The Field as an entity sprung up around 2003, the back catalogue of Gas at this point having a strong influence on Axel, and he took to Buzz – a software program he still uses to make music today – to construct his first forays into ambient techno, a move away from the guitar-based drone that encapsulated Speed Wax.
He was picked up by Kompakt just a year later in 2004, a demo that stood out amongst pile, though at the time he wasn’t “really aware of any buzz.” Yet in his first release for them – the aforementioned ‘Things Keep Falling Down’ in February 2005 – there already lurked potential within its two tracks. Both ‘Love vs. Distance’ and ‘Thoughts vs. Action’ soared beyond the 10 minute mark; the latter a crackling jump-and-stop minimal effort, to listen to it now is to listen to The Field stripped away of the scale he has since brought to his work. It was ‘Love vs. Distance’ that provided the template for what would follow; based on a stoic motorik and a perpetually rotating hook, it provided an early demonstration of how the Swede could take just four bars of sound and deftly deconstruct, alter and rebuild them to create a constantly changing canvas.
That, alongside follow up 2006 EP ‘Sun & Ice,’ made it clear that his match with the label made perfect sense. Kompakt’s other releases around this time included ambient house legends The Orb’s first release on the imprint, as well as the mellowed out soft-focus bliss of German producer Superpitcher’s ‘Today’ mix featuring other Kompakt members DJ Koze and Triola among others. In ‘Sun & Ice’ The Field imbued a sense of wandering expanse, yet where his contemporaries were happy to submerge themselves in ambient fog, he cut through with more pronounced percussion and purpose, tracks like ‘Over The Ice’ skipping along like skimmed stones over water.
It all came together in 2007 on the phenomenal success of debut LP From Here We Go Sublime; its accolades are numerous – a 9.0 and a place inside the Top 200 records of the decade by Pitchfork, highly regarded by the NME and the BBC and receiving the best aggregate score on review compiler Metacritic to name a few – it came out at a time when electronic meant brash, obvious, loud. Electro was its most swollen. Drum n’ bass was well in the throes of eating itself. In comparison The Field came across like fading noises of the night, the beats still driving but the sun coming up, that transition between the club and journey home and down.

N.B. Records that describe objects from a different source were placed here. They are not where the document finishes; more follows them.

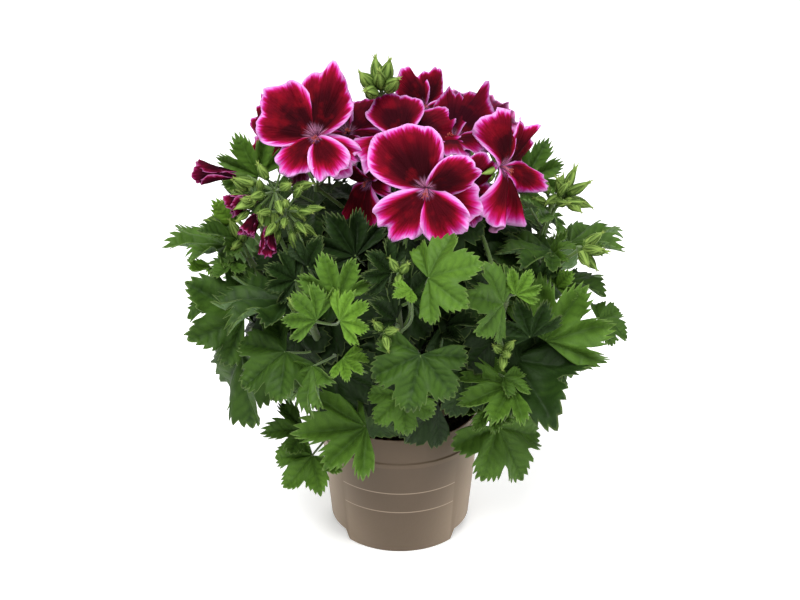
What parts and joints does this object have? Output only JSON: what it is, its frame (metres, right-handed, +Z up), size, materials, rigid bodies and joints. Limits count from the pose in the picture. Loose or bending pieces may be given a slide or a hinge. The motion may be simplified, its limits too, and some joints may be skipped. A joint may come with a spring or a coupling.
{
  "type": "potted regal pelargonium",
  "caption": "Bushy regal pelargonium in a small round plastic pot, with toothed lobed leaves, umbels of buds and ruffled two-tone blooms.",
  "frame": {"origin": "middle of the flat pad under the pot, on the surface that the pot stands on", "axes": "+Z up along the pot's axis, -Y towards the side that faces the viewer, +X to the viewer's right"},
  "size_m": [0.3164, 0.2822, 0.3532],
  "materials": {
    "pot": "smooth satin taupe plastic",
    "soil": "rough, dark, moist potting mix",
    "foliage": "soft matt green leaves, stems and buds with fine hairs",
    "petals": "velvety crimson petals with dark blotches and pale edges",
    "opening_petals": "dark crimson petals rolled together"
  },
  "bodies": {
    "root": {"pot": "pot", "soil": "soil", "stem_left": "foliage", "stem_left_front": "foliage", "stem_front": "foliage", "stem_right_front": "foliage", "stem_right": "foliage", "stem_crown": "foliage", "stem_left_far": "foliage", "stem_left_front_far": "foliage", "stem_front_far": "foliage", "stem_right_front_far": "foliage", "stem_right_far": "foliage", "stem_crown_far": "foliage", "opening_bud_left_front_1": "opening_petals", "opening_bud_left_front_2": "opening_petals", "opening_bud_left_front_3": "opening_petals", "opening_bud_left_front_4": "opening_petals", "bloom_left": "petals", "bloom_left_low": "petals", "bloom_left_rear": "petals", "bloom_middle": "petals", "bloom_middle_rear": "petals", "bloom_middle_low": "petals", "bloom_right": "petals", "bloom_right_rear": "petals", "bloom_right_low": "petals", "bloom_top": "petals", "bloom_left_far": "petals", "bloom_middle_far": "petals", "bloom_right_far": "petals", "bloom_right_rear_far": "petals"}
  },
  "joints": []
}
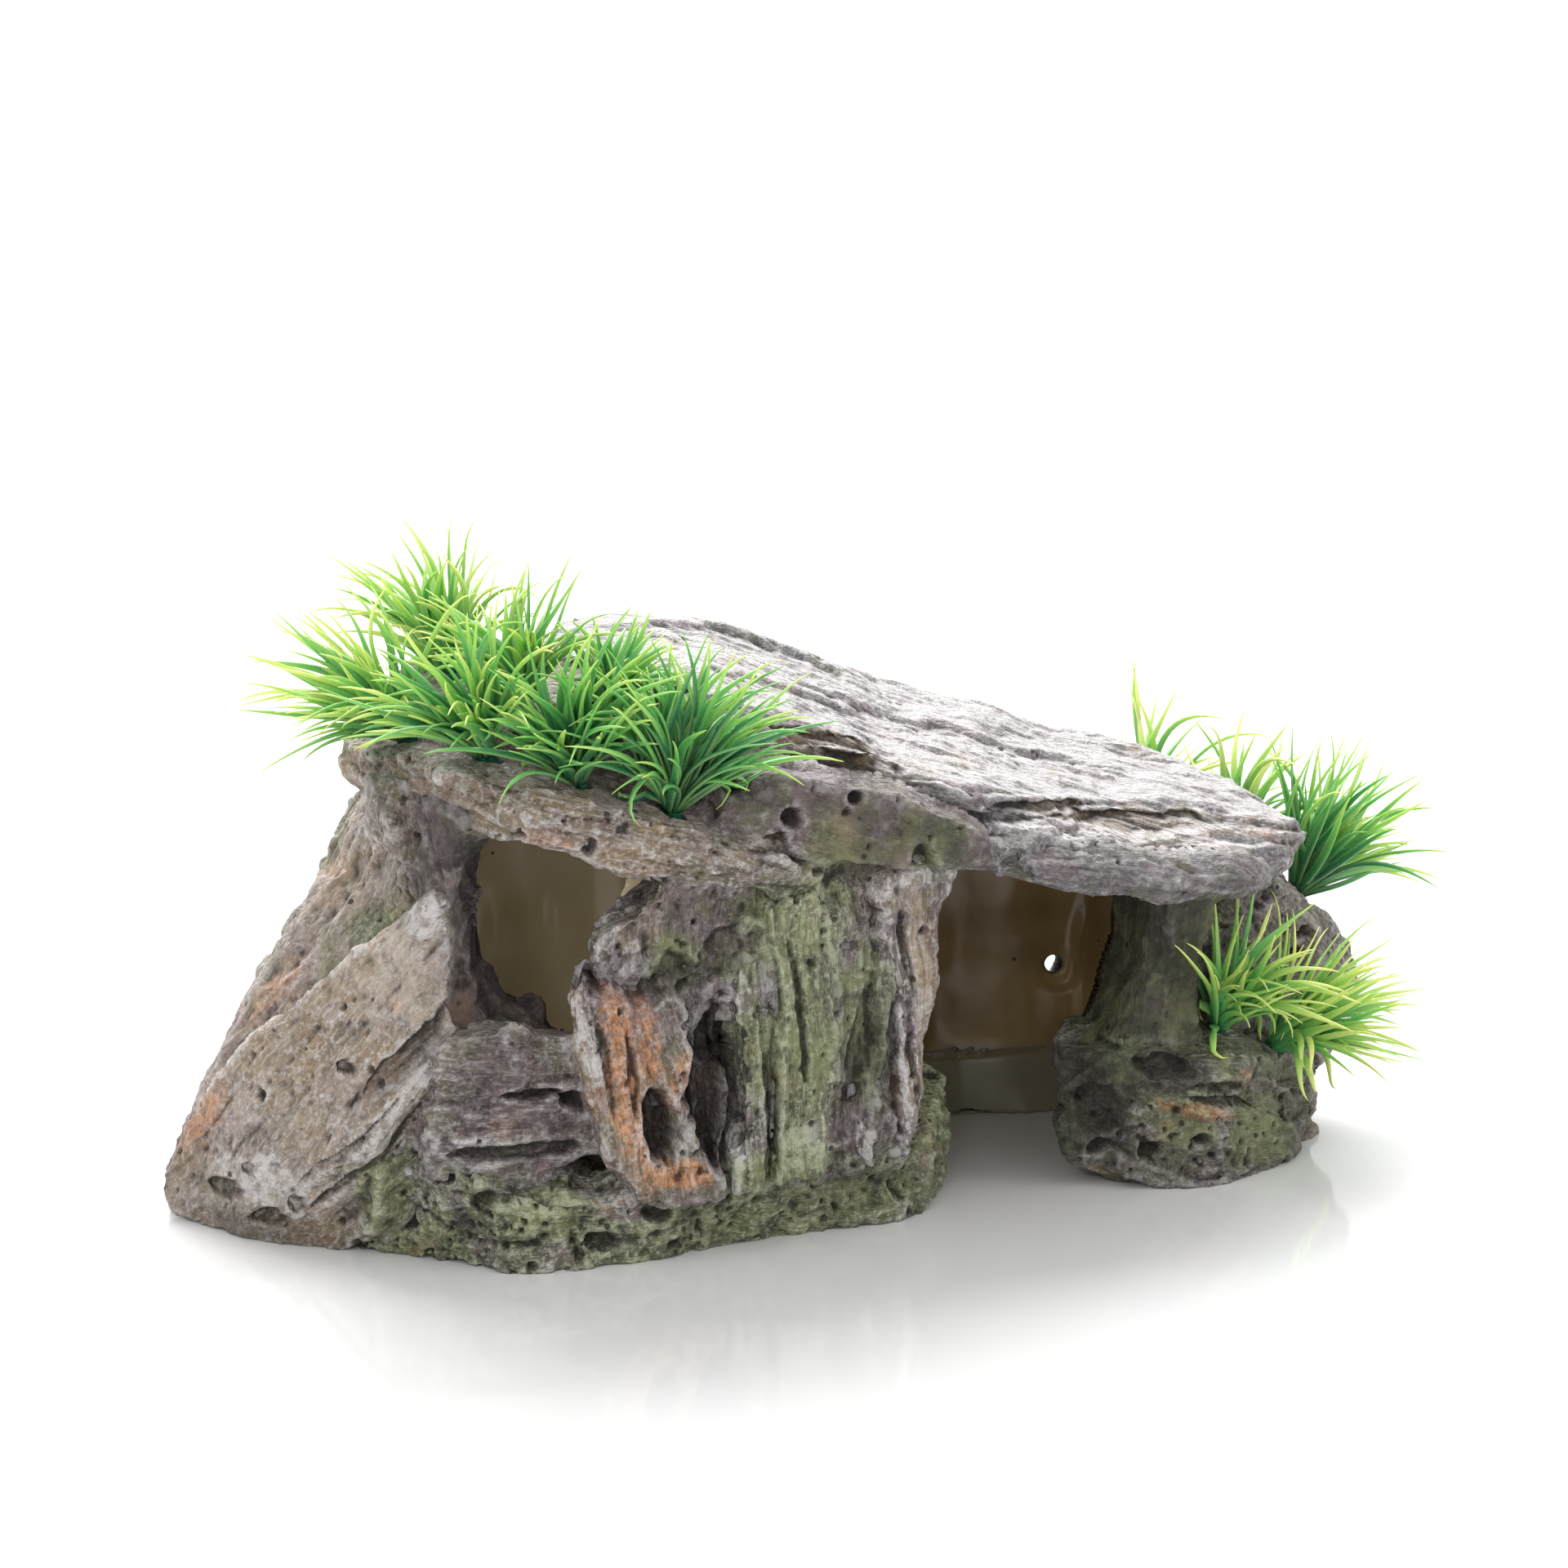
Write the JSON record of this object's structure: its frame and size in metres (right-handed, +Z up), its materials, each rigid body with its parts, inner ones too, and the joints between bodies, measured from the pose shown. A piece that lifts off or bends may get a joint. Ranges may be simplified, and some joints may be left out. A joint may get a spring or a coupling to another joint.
{
  "type": "resin cave ornament",
  "caption": "Hollow painted resin rock shelter for an aquarium, with a sloping roof slab, a shelf, standing stones, two mouths and plastic grass sprigs.",
  "frame": {"origin": "centre of the footprint of the whole box, on the surface the ornament stands on", "axes": "+Z up, +X along the ornament from the high end with most of the grass to the low end, -Y towards the open side with the two mouths"},
  "size_m": [0.2752, 0.1002, 0.1399],
  "materials": {
    "slate_paint": "cast filled polyester resin painted as grey-mauve slate with white dry-brushed ridges, matte",
    "mauve_paint": "cast filled polyester resin painted dark mauve-brown with grey highlights, matte",
    "ochre_paint": "cast filled polyester resin painted mauve-grey with ochre and rust washes, matte",
    "moss_paint": "cast filled polyester resin, pitted, with an olive-green moss wash, matte",
    "rust_paint": "cast filled polyester resin with orange rust streaks over mauve, matte",
    "bare_resin": "cast filled polyester resin: smooth, unpainted amber-olive inside, painted rock outside, semi-matte",
    "grass_plastic": "injection-moulded polyethylene, dark green at the root to yellow-green tips, glossy"
  },
  "bodies": {
    "root": {"roof_slab": "slate_paint", "roof_leaf": "slate_paint", "shelf_slab": "ochre_paint", "shelf_knob": "ochre_paint", "left_shoulder": "ochre_paint", "brow_block": "mauve_paint", "left_leaf_front": "ochre_paint", "left_leaf_back": "mauve_paint", "left_jamb": "mauve_paint", "base_left": "moss_paint", "sill_block": "mauve_paint", "orange_flake": "rust_paint", "thin_ridge": "moss_paint", "green_ridge": "moss_paint", "edge_flake": "mauve_paint", "pillar_core": "mauve_paint", "base_right": "moss_paint", "right_foot": "moss_paint", "right_column": "mauve_paint", "right_rear_rock": "mauve_paint", "rear_wall": "bare_resin", "rear_skirt": "bare_resin", "grass_plug_01": "grass_plastic", "grass_tuft_01": "grass_plastic", "grass_plug_02": "grass_plastic", "grass_tuft_02": "grass_plastic", "grass_plug_03": "grass_plastic", "grass_tuft_03": "grass_plastic", "grass_plug_04": "grass_plastic", "grass_tuft_04": "grass_plastic", "grass_plug_05": "grass_plastic", "grass_tuft_05": "grass_plastic", "grass_plug_06": "grass_plastic", "grass_tuft_06": "grass_plastic", "grass_plug_07": "grass_plastic", "grass_tuft_07": "grass_plastic", "grass_plug_08": "grass_plastic", "grass_tuft_08": "grass_plastic", "grass_plug_09": "grass_plastic", "grass_tuft_09": "grass_plastic", "grass_plug_10": "grass_plastic", "grass_tuft_10": "grass_plastic", "grass_plug_11": "grass_plastic", "grass_tuft_11": "grass_plastic", "grass_plug_12": "grass_plastic", "grass_tuft_12": "grass_plastic"}
  },
  "joints": []
}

It was never more evident than on ‘Good Things End,’ which at one thundered and also fawned, industrial rhythms overlapped with lost sounding vocal samples and blurring, faded-pale drones. For Willner the success of the album surprised him, “I was flattered! I didn’t think there’d be much interest; it’s a record that’s still important to me though. I’d had a lot of the tracks for it a while, there’s a lot of old memories on the album, a lot of good times connected to it.”
With the success of the album came the inevitable demands to tour, The Field taking to American shores – including the 2007 Pitchfork Music Festival – and in 2008’s summer calling in at the pick of Europe’s festivals including the UK’s ATP, Sonar in Spain and Norway’s Oya. Still solo at this point, Willner found the experience restricting, touring the globe armed with just a laptop. He was also lonely – playing with others was something he’d loved since his teenage punk obsession, being stripped of that was difficult; “it was the hardest thing, without other people it got weary and dull,” he comments, “I felt that I couldn’t take out the chance as much as I wanted to as if I had people I could play with or against.”

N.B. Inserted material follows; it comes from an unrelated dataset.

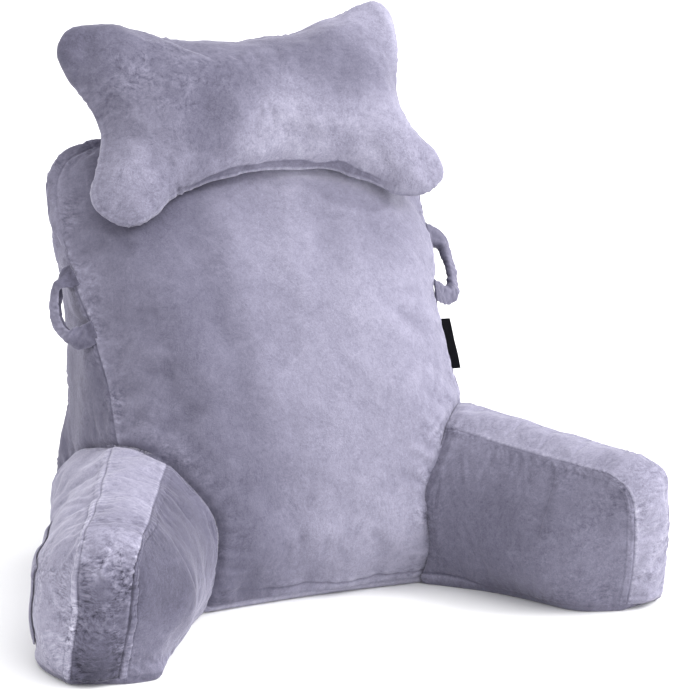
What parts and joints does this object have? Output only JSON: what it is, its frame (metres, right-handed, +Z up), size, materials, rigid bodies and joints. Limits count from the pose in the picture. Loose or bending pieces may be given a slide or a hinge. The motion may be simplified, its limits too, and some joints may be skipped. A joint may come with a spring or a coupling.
{
  "type": "bed rest reading pillow with arms and neck pillow",
  "caption": "Backrest pillow for sitting up in bed: wedge back, splayed padded arms, bone-shaped neck pillow, strap handles, side label and a flat side pocket.",
  "frame": {"origin": "middle of the whole footprint, on the surface it stands on", "axes": "+X towards the arm on the right as seen from the front, +Y towards the rear panel, +Z up; the sitter faces -Y"},
  "size_m": [0.7846, 0.5678, 0.6467],
  "materials": {
    "back_velvet": "matte",
    "arm_velvet": "matte",
    "neck_velvet": "matte",
    "strap_velvet": "matte",
    "pocket_velvet": "matte",
    "label_ribbon": "matte"
  },
  "bodies": {
    "root": {"backrest": "back_velvet", "arm_left": "arm_velvet", "arm_right": "arm_velvet", "neck_pillow": "neck_velvet", "handle_left": "strap_velvet", "handle_right": "strap_velvet", "label": "label_ribbon", "pocket_left": "pocket_velvet"}
  },
  "joints": []
}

That meant that come May 2009’s follow up Yesterday & Today, the approach and perceptions about what Willner wanted The Field to be had changed and, by the time of its completion, he’d been joined by two live musicians, an old friend called Dan Enqvist on bass, and – after a couple of personnel alterations – Jesper Skarin on drums. “They’re good people who I can also trust as musicians,” Axel ruminates, “I don’t feel like I’m just by myself anymore; with them I find we play both with and towards each other, seeing how far we can push each other.”

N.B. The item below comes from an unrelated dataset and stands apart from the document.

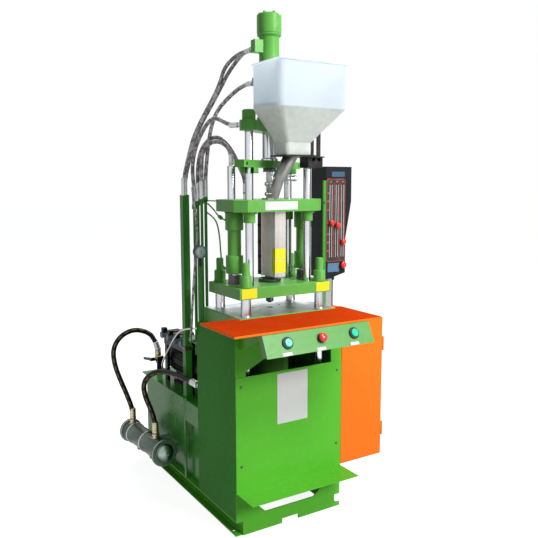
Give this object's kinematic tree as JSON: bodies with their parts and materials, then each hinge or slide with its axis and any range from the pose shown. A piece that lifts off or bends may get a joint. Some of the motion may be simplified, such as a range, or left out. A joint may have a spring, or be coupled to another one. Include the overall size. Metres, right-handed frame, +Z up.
{
  "type": "injection_moulding_machine",
  "caption": "Small vertical plastic injection moulding machine: green hydraulic press over an orange work table, hopper on top, oil tank, pump and cooler behind, control box at the side",
  "frame": {"origin": "middle of the four floor anchor holes, on the floor", "axes": "+X to the machine's right seen from the operator, +Y to the back, +Z up; the operator stands on the -Y side"},
  "size_m": [0.9177, 1.2713, 2.028],
  "materials": {
    "green_paint": "gloss machine enamel",
    "platen_green": "gloss machine enamel",
    "dark_green": "satin machine enamel",
    "orange_paint": "gloss machine enamel",
    "console_green": "gloss machine enamel",
    "steel": "machined",
    "chrome": "ground and hard chromed",
    "black_metal": "satin black enamel",
    "black_plastic": "moulded",
    "scale_grey": "printed plate",
    "red_plastic": "moulded",
    "button_green": "moulded",
    "white_plastic": "translucent moulding",
    "white_plate": "bare plate",
    "hose_rubber": "rubber cover",
    "hose_braid": "wire braid"
  },
  "bodies": {
    "base": {"skid_frame": "green_paint", "base_cabinet": "green_paint", "front_panel": "green_paint", "base_fasteners": "steel", "instruction_plate": "white_plate", "lower_platen": "platen_green", "table": "orange_paint", "console": "console_green", "button_bezels": "black_plastic", "electric_cabinet": "orange_paint", "control_gear": "steel", "clamp_cylinder": "platen_green", "control_post": "green_paint", "control_box": "black_metal", "scale_plate": "scale_grey", "cable_conduit": "hose_rubber", "oil_tank": "platen_green", "tank_breather": "black_metal", "motor": "black_metal", "pump": "black_metal", "valve_stack": "black_metal", "pressure_gauge": "black_plastic", "riser_pipes": "green_paint", "oil_cooler": "dark_green", "cooler_hoses": "hose_rubber", "hose_loom": "hose_braid"},
    "clamp": {"clamp_rod": "chrome", "clamp_crosshead": "platen_green", "tie_bars": "chrome", "platen_nuts": "platen_green", "moving_platen": "platen_green", "guide_columns": "chrome", "top_plate": "platen_green", "injection_cylinder": "platen_green", "carriage_rods": "chrome"},
    "carriage": {"injection_plate": "platen_green", "guide_bushes": "platen_green", "barrel": "steel", "nozzle": "steel", "heaters": "black_metal", "barrel_cover": "steel", "carriage_cylinders": "platen_green", "chute": "steel", "hopper": "white_plastic", "hopper_bracket": "black_metal"},
    "injection": {"injection_rod": "chrome", "crosshead": "platen_green", "plunger": "steel"},
    "gate": {"gate_knob": "steel"},
    "start_left": {"button_left": "button_green"},
    "start_right": {"button_right": "button_green"},
    "stop": {"button_stop": "red_plastic"},
    "slider_1": {"slider_knob_1": "red_plastic"},
    "slider_2": {"slider_knob_2": "red_plastic"},
    "slider_3": {"slider_knob_3": "red_plastic"},
    "reset": {"reset_button": "red_plastic"},
    "door": {"cabinet_door": "orange_paint"},
    "rotor": {"motor_shaft": "steel"},
    "needle": {"gauge_needle": "steel"},
    "tap": {"tap_handle": "black_metal"}
  },
  "joints": [
    {"name": "clamp_slide", "type": "slide", "parent": "base", "child": "clamp", "axis": [0, 0, 1], "range_m": [0, 0.15], "deforming": ["hose_loom"]},
    {"name": "carriage_slide", "type": "slide", "parent": "clamp", "child": "carriage", "axis": [0, 0, 1], "range_m": [0, 0.03]},
    {"name": "injection_slide", "type": "slide", "parent": "clamp", "child": "injection", "axis": [0, 0, 1], "range_m": [-0.06, 0]},
    {"name": "gate_slide", "type": "slide", "parent": "carriage", "child": "gate", "axis": [1, 0, 0], "range_m": [-0.012, 0]},
    {"name": "start_left_push", "type": "slide", "parent": "base", "child": "start_left", "axis": [0, 0.899, -0.4379], "range_m": [0, 0.004], "stiffness_N_per_m": 600, "springref_m": -0.002},
    {"name": "start_right_push", "type": "slide", "parent": "base", "child": "start_right", "axis": [0, 0.899, -0.4379], "range_m": [0, 0.004], "stiffness_N_per_m": 600, "springref_m": -0.002},
    {"name": "stop_push", "type": "slide", "parent": "base", "child": "stop", "axis": [0, 0.899, -0.4379], "range_m": [0, 0.004], "stiffness_N_per_m": 600, "springref_m": -0.002},
    {"name": "slider_1_slide", "type": "slide", "parent": "base", "child": "slider_1", "axis": [0, 0, 1], "range_m": [-0.146, 0.158]},
    {"name": "slider_2_slide", "type": "slide", "parent": "base", "child": "slider_2", "axis": [0, 0, 1], "range_m": [-0.134, 0.17]},
    {"name": "slider_3_slide", "type": "slide", "parent": "base", "child": "slider_3", "axis": [0, 0, 1], "range_m": [-0.062, 0.242]},
    {"name": "reset_push", "type": "slide", "parent": "base", "child": "reset", "axis": [0, 1, 0], "range_m": [0, 0.004], "stiffness_N_per_m": 600, "springref_m": -0.002},
    {"name": "door_hinge", "type": "hinge", "parent": "base", "child": "door", "pos_m": [0.479, -0.4815, 0.4], "axis": [0, 0, 1], "range_deg": [0, 110]},
    {"name": "rotor_turn", "type": "hinge", "parent": "base", "child": "rotor", "pos_m": [-0.105, 0.1265, 0.525], "axis": [0, 1, 0], "continuous": true},
    {"name": "needle_turn", "type": "hinge", "parent": "base", "child": "needle", "pos_m": [-0.237, -0.1775, 1.091], "axis": [0, 1, 0], "range_deg": [-135, 135]},
    {"name": "tap_turn", "type": "hinge", "parent": "base", "child": "tap", "pos_m": [-0.214, 0.4285, 0.5], "axis": [1, 0, 0], "range_deg": [0, 90]}
  ]
}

It’s this belief in the communal nature of music that’s always imbued itself within The Field; there’s always a human heart beating among the electronics and samples. On Yesterday & Today that became more explicit as live instruments were worked in with Willner’s laptop experiments – never more so than with the cameo of John Stanier, drummer of respected American math-rockers Battles, on the title track. Linking back to a distant past again, pop was revisited with a cover of The Korgis ‘Everybody’s Got To Learn Sometime,’ and overall the album felt more pointed, with rhythms and synths gaining harder edges. Another critical success, it saw The Field back on the road, including a first ever UK headlining circuit in the Autumn of 2009, a US tour support with DFA label mainstays The Juan Maclean and festival slots at Bestival, Roskilde and Poland’s OFF Festival.It was around this time Axel also switched countries, a romantic interest resulting in him leaving Stockholm as a home for the first time since childhood, and moving to Berlin. One of the most famous clubbing cities in the world, for the artist its hedonism is something he shuns when not playing – “it’s like going to your office,” he says simply, adding credence to the notion that The Field’s work is music meant for a myriad of situations – not just late night basements and warehouses – but for fading afternoons, early morning sunrises a feeling of expanse that’s always existed.
So to 2011 and the release of third album Looping State Of Mind, a record that in many ways recalls his previous work but also pushes on in new directions. “It’s been evolving and it will keep on doing so,” says its creator, “people come and go, adding their things to it, you change as well and so will the sound.” A release that comes across as Axel’s most accomplished to date; it feels like a culmination of sorts in that it could be a compilation of both its protagonists work and, indeed, life to date. “All the old influences are still there,” he admits, “but we’ve made a real attempt to grow the sound;’ this involved the most prominent use of live instruments yet, bass jutting through opening track ‘Is This The Power’ and wandering piano keys slinking in and out of view of the albums landscape.
As ever though The Field transcend their mere components, Looping State Of Mind could almost be a manifesto for them. Certainly for Axel there is no beginning and end to the impact of what he sees and experiences in every day life, things will always come back around; the challenge for him is to adapt and alter them when they do in order to create something that understands and re-defines them in a new way each time. For Kompakt, meanwhile, it’s a record that plays on their long held principals of progression through emotion and recollection, married with an openness of mind. It’s the most definitive answer yet as to what makes they and The Field fit so well, providing as it does some of the best work the label’s ever released. Only through past experiences can one move forward; it’s something that, in 2011’s turbulent times, many could do with remembering.